DUMAC is working closely with government agencies and other partners to map and classify wetland habitats in high-priority areas of the Gulf Coast and to build support for current and future conservation initiatives. In addition, DUMAC actively restores wetlands that have been degraded by human activity or natural events. For example, on the Isla Arena project in the state of Campeche, DUMAC restored the natural hydrology on 20,000 acres of wetlands used by large numbers of blue-winged teal and other waterbirds. Prior to completion of this project, the construction of a road had effectively impounded this large lagoon, killing mangroves and other vegetation. By placing culverts through the road, DUMAC restored the exchange of freshwater and salt water to and from the Gulf, allowing wetland vegetation once again to flourish throughout the area.
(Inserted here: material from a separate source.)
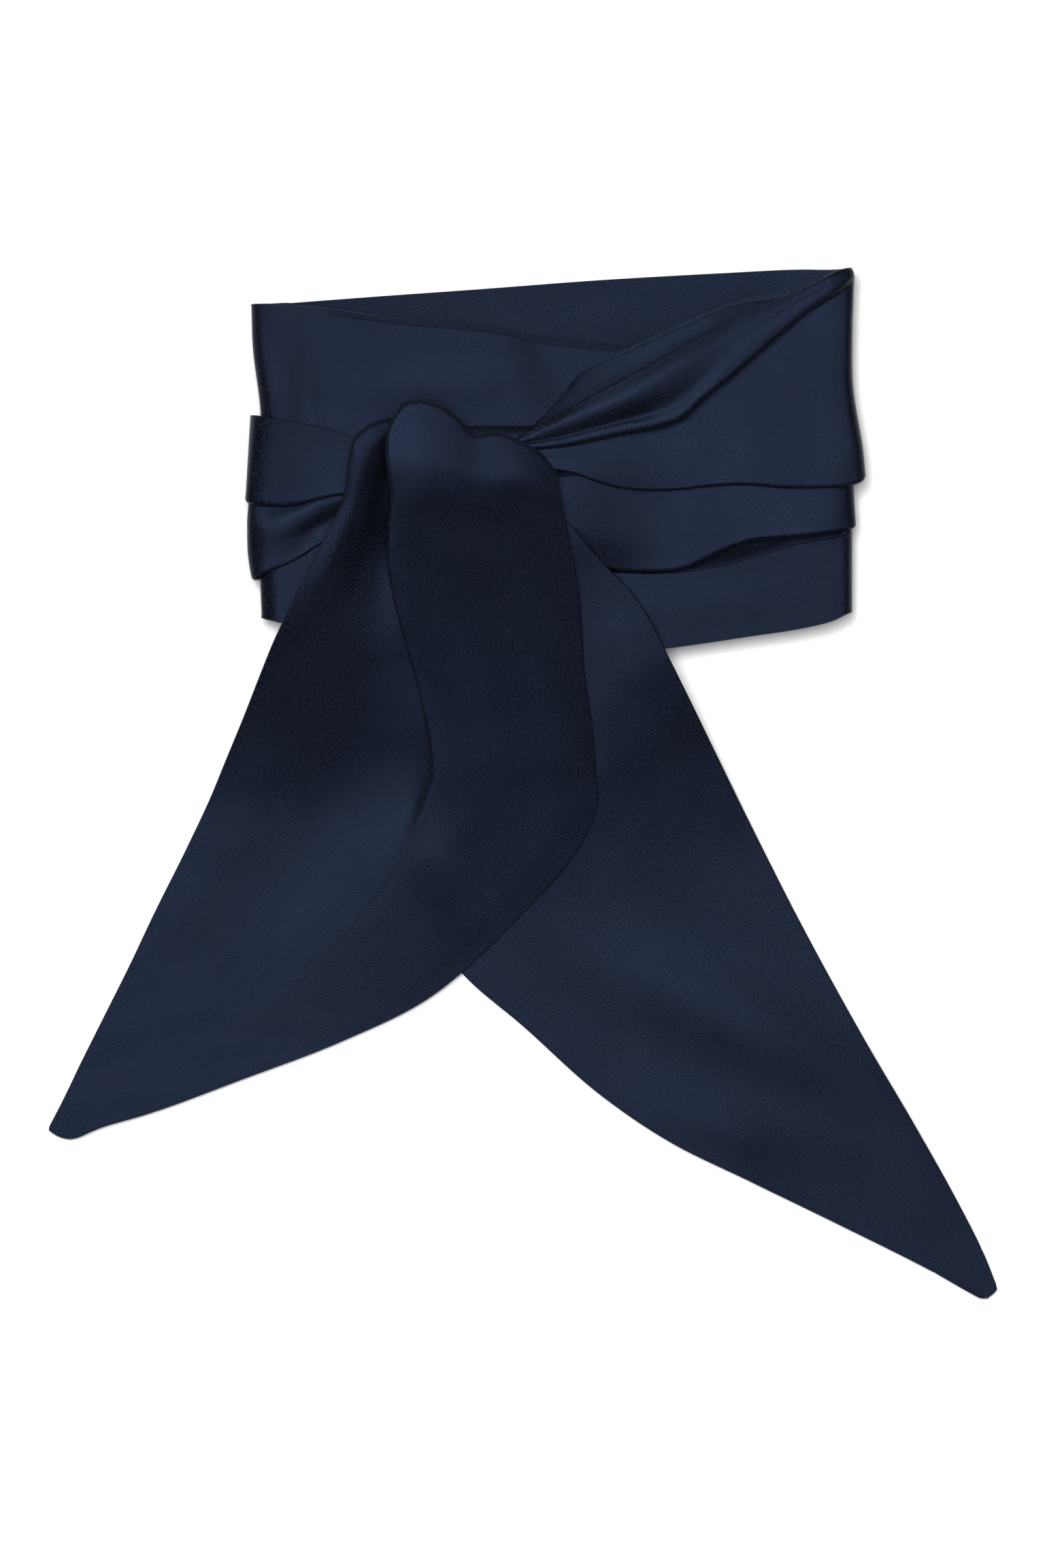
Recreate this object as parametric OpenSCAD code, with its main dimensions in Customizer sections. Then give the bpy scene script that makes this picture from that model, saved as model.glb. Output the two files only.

In addition to its many habitat conservation, research, and monitoring programs, DUMAC sponsors training courses for conservation professionals from throughout Mexico and Latin America. To date, DUMAC has trained 190 conservation professionals, who have returned to their home countries as ambassadors for wetlands and waterfowl conservation. By leading efforts to conserve Mexico's wetlands and educating a new generation of conservation leaders, DUMAC is playing an important role in the conservation of North America's waterfowl and many other migratory birds.